Jeff Koons to have first-ever one-man art exhibition in Tel Aviv

The arrival of Jeff Koons to Israel, both in person and in his creations, is a momentous occasion for the Israeli art community and the museum.

JEFF KOONS - Hulk (Rock), 2004-2013 (photo credit: JEFF KOONS)
JEFF KOONS - Hulk (Rock), 2004-2013
(photo credit: JEFF KOONS)
Most of us, at least those who use social media, have had a moment when Google or Facebook reminds us of where we were one, two or three years ago. Sometimes, these images of the past hit at a fortuitous junction and seem almost otherworldly.
So it was for Tania Coen-Uzzielli, the new director of the Tel Aviv Museum of Art, when Google Photos reminded her that one year ago, she was visiting the formidable art collection of Marie and Jose Mugrabi
“I was there looking at his collection of works by Jeff Koons,” she said. “I asked him if he would be willing to do a Jeff Koons exhibition at our museum. We were looking at the catalogue of his collection together and I was snapping photos of it.”
Coen-Uzzielli is an impressive person. Originally from Italy, her flawless Hebrew is tinted with an accent. She is a self-proclaimed lover of objects. Her vantage point on the art world is expansive and her goals for the museum clear.
In her first year at the helm of Tel Aviv Mueseum of Art she has already put many initiatives in motion, including the revival of the museum’s donor circle, a more collaborative offering to individual donors and the deepening of international ties, specifically to the American Jewish community. Mugrabi is one of these contacts, an Israeli-born art expert in New York City.

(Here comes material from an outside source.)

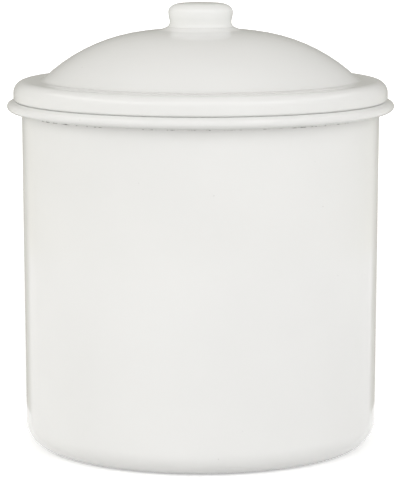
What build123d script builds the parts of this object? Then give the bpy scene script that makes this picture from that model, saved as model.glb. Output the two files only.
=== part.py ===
from build123d import *
import os
from math import acos, asin, cos, degrees, radians, sin, sqrt, tan

# An enamelled steel canister with a domed lid and a hollow knob, in millimetres.
# +Z is up, and the origin is the centre of the base, on the surface that it stands on.
# Every pressing is one sheet that follows an outline of straight runs and bends. The
# outline is drawn as radius and height, and the sheet is turned about the Z axis.

# Sheet: steel with its glass coat on both faces
wall = 1.0

# Canister body
canister_height = 157.4
mouth_radius = 80.0
wall_draft = 0.4
base_corner = 11.0
base_raise = 1.0
base_step_bend = 6.0
base_step_inset = 12.0

# Rolled rim of the body, from the flare of the mouth outwards
rim_flare = 4.0
rim_flat = 0.36
rim_height = 4.9
rim_crown = 4.1
rim_nose = 2.0
rim_tuck_gap = 0.15

# Lid: the bead at its edge, which goes down and curls in under itself, and the gap at which
# it rests on the rolled rim
seat_gap = 0.3
bead_overhang = 0.76
bead_bottom_inside = 0.4
bead_side = 2.03
bead_top_bend = 5.4
bead_curl = 30.0
bead_collar_gap = 0.3

# Lid: the shoulder, and the dome over it
shoulder_width = 6.3
dome_rise = 23.4
crown_radius = 209.0
crown_reach = 27.5
valley_bend = 3.0

# Lid: the raised seat under the knob
knob_seat_inset = 0.33
knob_seat_bend = 1.5
knob_seat_slope = 28.5
knob_flare = 11.8

# Collar inside the lid
collar_clearance = 1.0
collar_depth = 9.0
collar_flange = 5.0
collar_bend = 2.0
collar_lead_bend = 6.0
collar_lead_turn = 25.0

# Knob
knob_radius = 14.66
knob_height = 11.1
knob_top_crown = 87.0
knob_shoulder_bend = 7.0
knob_shoulder_slope = 40.0
knob_edge_bend = 3.1
knob_side_bend = 9.8
knob_side_turn = 16.0
knob_waist_bend = 6.9
knob_foot_bend = 2.4
knob_foot_turn = 50.0

# Threaded bracket in the knob
bracket_wall = 1.0
bracket_gap = 0.1
bracket_height = 5.0
bracket_bend = 1.8
bracket_neck = 2.0
bracket_skirt = 2.0
thread_clearance = 0.05

# Screw and washer under the lid
screw_radius = 2.0
screw_tip = 1.2
screw_hole_clearance = 0.3
screw_head_radius = 4.0
screw_head_height = 2.4
screw_head_fillet = 1.2
screw_slot_width = 1.0
screw_slot_depth = 1.1
washer_radius = 5.5
washer_thickness = 0.8
washer_clearance = 0.2


class Outline:
    """One face of a pressing, as runs and bends in radius and height.

    The heading is in degrees, where 0 points away from the axis and 90 points up.
    A positive turn is to the left, and a positive depth lies to the left of the face.
    """

    def __init__(self, radius, height, heading):
        self.radius = radius
        self.height = height
        self.heading = heading
        self.steps = []

    def run(self, length):
        """Go straight on."""
        start = (self.radius, self.height)
        self.radius += length * cos(radians(self.heading))
        self.height += length * sin(radians(self.heading))
        self.steps.append(("run", start, (self.radius, self.height), self.heading))

    def run_to_radius(self, radius):
        """Go straight on until the face has this radius."""
        self.run((radius - self.radius) / cos(radians(self.heading)))

    def run_to_height(self, height):
        """Go straight on until the face has this height."""
        self.run((height - self.height) / sin(radians(self.heading)))

    def bend(self, bend_radius, turn):
        """Turn by an angle on a bend of this radius."""
        side = 1 if turn > 0 else -1
        centre_radius = self.radius - side * bend_radius * sin(radians(self.heading))
        centre_height = self.height + side * bend_radius * cos(radians(self.heading))
        centre = (centre_radius, centre_height)
        self.steps.append(("bend", centre, side * bend_radius, self.heading, turn))
        self.heading += turn
        self.radius = centre_radius + side * bend_radius * sin(radians(self.heading))
        self.height = centre_height - side * bend_radius * cos(radians(self.heading))

    def face_points(self, depth):
        """Start, middle and end of each step, on the surface at this depth."""
        rows = []
        for step in self.steps:
            if step[0] == "run":
                _, start, end, heading = step
                across = (-depth * sin(radians(heading)), depth * cos(radians(heading)))
                rows.append([Vector(x + across[0], 0, z + across[1]) for x, z in (start, end)])
            else:
                _, centre, signed_radius, heading, turn = step
                reach = signed_radius - depth
                angles = [radians(heading + turn * share) for share in (0, 0.5, 1)]
                rows.append(
                    [Vector(centre[0] + reach * sin(a), 0, centre[1] - reach * cos(a)) for a in angles]
                )
        return rows

    def sheet(self, depth, round_start=True, round_end=True):
        """The turned solid between the face and the surface at this depth."""
        near = self.face_points(0)
        far = [points[::-1] for points in self.face_points(depth)[::-1]]
        end_edge = sheet_edge(near[-1][-1], far[0][0], near[-1][-2], round_end)
        start_edge = sheet_edge(far[-1][-1], near[0][0], far[-1][-2], round_start)
        edges = [through(points) for points in near] + [end_edge]
        edges += [through(points) for points in far] + [start_edge]
        return revolve(make_face(Wire(edges)), Axis.Z)


def through(points):
    """A line through two points or an arc through three."""
    if len(points) == 2:
        return Edge.make_line(points[0], points[1])
    return Edge.make_three_point_arc(points[0], points[1], points[2])


def sheet_edge(first, last, before, rounded):
    """The cut edge of a sheet, flat or rounded over by the enamel."""
    if not rounded:
        return Edge.make_line(first, last)
    across = last - first
    outward = Vector(across.Z, 0, -across.X).normalized()
    if outward.dot(first - before) < 0:
        outward = outward * -1
    return Edge.make_three_point_arc(first, (first + last) * 0.5 + outward * (across.length / 2), last)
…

Now, Coen-Uzzielli is about to preside over the opening of the first Jeff Koons exhibition in Israel - ‘Jeff Koons: Absolute Value’ from the collection of Jose and Marie Mugrabi.
“This is an incredibly expensive and complicated exhibition to bring to Israel, and it has been made possible by the immense generosity of Jose and Marie Mugrabi,”  she says.
In fact, to put up the exhibition, more than 10 experts will arrive at TAMA from all over the globe to ensure that the sculptures are cared for and placed correctly. The exhibition was curated by Doron Rabina together with associate curator Shahar Molcho.
The arrival of Jeff Koons to Israel, both in person (Koons will attend the opening) and in his creations, is a momentous occasion for the Israeli art community and the museum. Koons is one of the most commercially successful artists of all time, holding the record for having sold the most expensive piece of art by a living artist.
In May 2019, his sculpture Rabbit sold for a whopping $91.1 million. Koons’s work, which has elicited controversy among art critics, depicts everyday objects with high-polished mirrored surfaces. His most iconic works are his balloon-like animals. Whether Koons strikes a high note with viewers or not, his impact on American contemporary art is unquestionable.
“He is a very popular artist,” said Coen-Uzzielli. “His work is shiny, glossy, but that does not take away from how significant his contribution to contemporary art is. It isn’t just shiny. It is connected to art history and archaeology in a significant way.”
She went on to explain that this exhibition feels like a natural next step from the museum’s highly successful of ‘Andy Warhol - Wanted’ exhibition (2013), of selected works from the Mugrabi collection.
“The museum is a platform that tells one big story,” she said. “Each season has its own blend of voices. Our mission is to preserve and present modern art. The museum is open to everyone, and I believe that everyone can enjoy it and find something here.”
A personal passion of Coen-Uzzielli’s is reaching out to young audiences, specifically young children. Since her arrival at TAMA, she championed the opening of the Younes and Soraya Nazarian Family Experimental Center.
“This past summer, we saw an 85% rise in children visitors to the museum. This subject is really close to my heart. I believe that we, as adults, need to be more sensitive to what is going on with the next generation and to be precise and careful about how we raise our children. People come to the museum and, like at a hospital, they don’t know who they will meet. They experience the art but also the others around them. This is so important for children. Here, they learn principles for life like how to observe their surroundings, how to exist in a common space and be sensitive to it and to others.”
Coen-Uzzielli is confident that the Koons exhibition will be a major draw for young viewers.